Era entonces cuando guionistas, dirección y actrices ponían su talento al servicio de lo que tenían entre manos y sacaban oro. Volviendo a Marc Cherry, este mismo lastre amenazó con hundir el espíritu de ‘Mujeres desesperadas’, con el agravante de que en Wisteria Lane llegaron a protagonizar tramas absolutamente independientes que se desarrollaban en paralelo.
‘Sexo en Nueva York’: ¿feminista o todo lo contrario?
Me dejo el jardín para el final. De ‘Sexo en Nueva York’ se ha escrito que era una serie feminista. También se ha escrito todo lo contrario. Se ha escrito que empoderaba a la mujer por el enfoque sobre el sexo del que he hablado antes. Y también se ha dicho que bajo esa fina capa de transgresión se escondía el mismo discurso heteropatriarcal de siempre. Yo no lo creo.
El discurso tradicional que coloca a la mujeres en roles pasivos cuya única función es ser rescatadas, elegidas y sacadas de un núcleo familiar para construir otro por la figura de un hombre joven heterosexual es profundamente nocivo, aunque encaja perfectamente en la descripción de roles básicos en la narrativa universal que propone Patrice Pavis y nos coloca de lleno en el debate sobre si la ficción modela el mundo o lo explica.
Me atrevería a decir que ‘Sexo en Nueva York’ no se enmarca (del todo) en este discurso heteropatriarcal. No hay dudas en el caso de Samantha y Miranda. Pero en el caso de Carrie y Charlotte todo es más ambiguo. Son dos personajes que tienen una vida emocional activa y que en ocasiones ocupa mucho de su tiempo. Si nos planteamos si quizá la idealización de la soledad que se ha venido reivindicando en los últimos años pueda ser el próximo guindo del que caer podemos observar a Carrie y a Charlotte desde un prisma más empático.
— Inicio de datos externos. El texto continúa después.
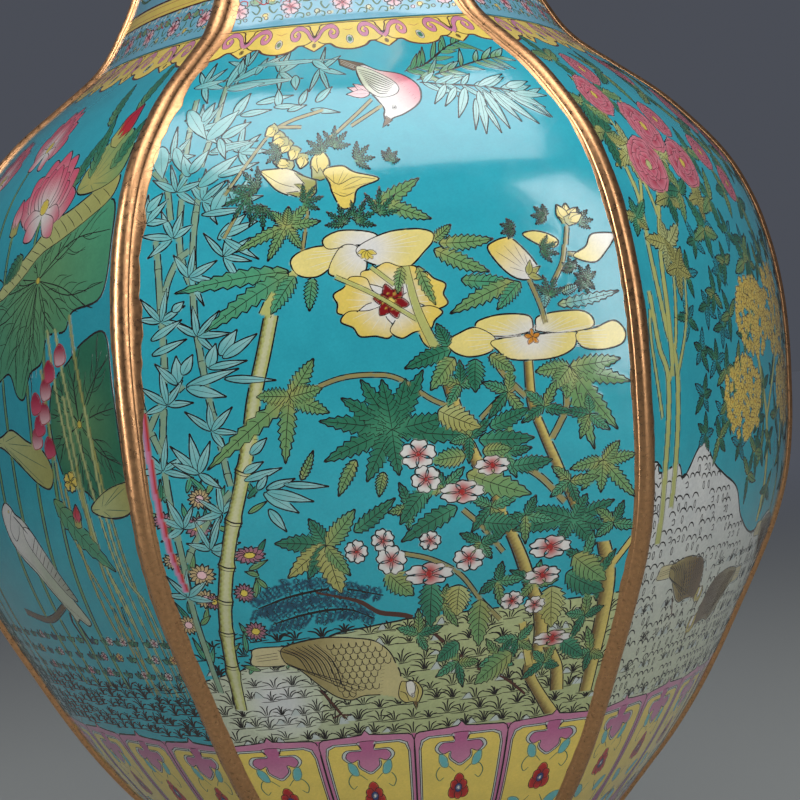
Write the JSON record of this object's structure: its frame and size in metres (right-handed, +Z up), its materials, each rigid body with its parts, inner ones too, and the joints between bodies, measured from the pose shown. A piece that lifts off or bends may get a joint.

Después de todo: ¿no son, simplemente, personajes a los que no les asusta decir en voz alta que quieren amar y ser amadas? ¿La secuencia en la que Charlotte corre entre el tráfico, presa de un ataque de nervios mientras grita de desesperación porque nada en su vida emocional sale bien nos incomoda? Por supuesto. Pero no tengo tan claro que la incomodidad surja por la observación desde una perspectiva de género.
Lo profundamente incómodo es ver a alguien con el corazón en la mano gritando que necesita amar. Unirse al equipo Miranda o Samantha es muy fácil. Pero para poner las emociones sobre la mesa sin pudor hacen falta los ovarios de Charlotte.
Por otra parte, ‘Sex & the City’ se une a la lista de espectáculos que describían y potenciaban la sororidad, décadas antes de que el termino se colara en nuestras conversaciones. Antes que ellas vimos hacer piña a las señoras de ‘Las chicas de oro’ (‘Golden Girls’) y después llegaron universos femeninos tan dispares como los de ‘Mujeres desesperadas’, ‘Las chicas Gilmore’ (‘Gilmore Girls’) o ‘Girls’. Todas ellas, series en las que un grupo de mujeres construye una comunidad basada en redes de soporte, cooperación y comunicación alejada de los clichés sobre la competitividad femenina.
Han pasado veinte años. Y eso es un pequeño baño de realidad para quienes las seguimos a tiempo real. Nos preguntábamos cómo sería nuestra vida de treintañeros mientras las veíamos cenar en esos restaurantes mitad discoteca, mitad pasarela y BUM, aquí estamos. El futuro ha llegado y los noventa vuelven a molar en una suerte de segunda oportunidad millenial.
Toca hacerse con todo el fondo de armario de Darren Criss en ‘American Crime Story: The Assassination of Gianni Versace’ (esas GAFAS), abrir las cajas de DVDs antiguos (esa liturgia del empaquetado, la sintonía en el menú, los extras) darle al play e intentar que reencontrarnos con nuestro yo adolescente no haga mucha pupa.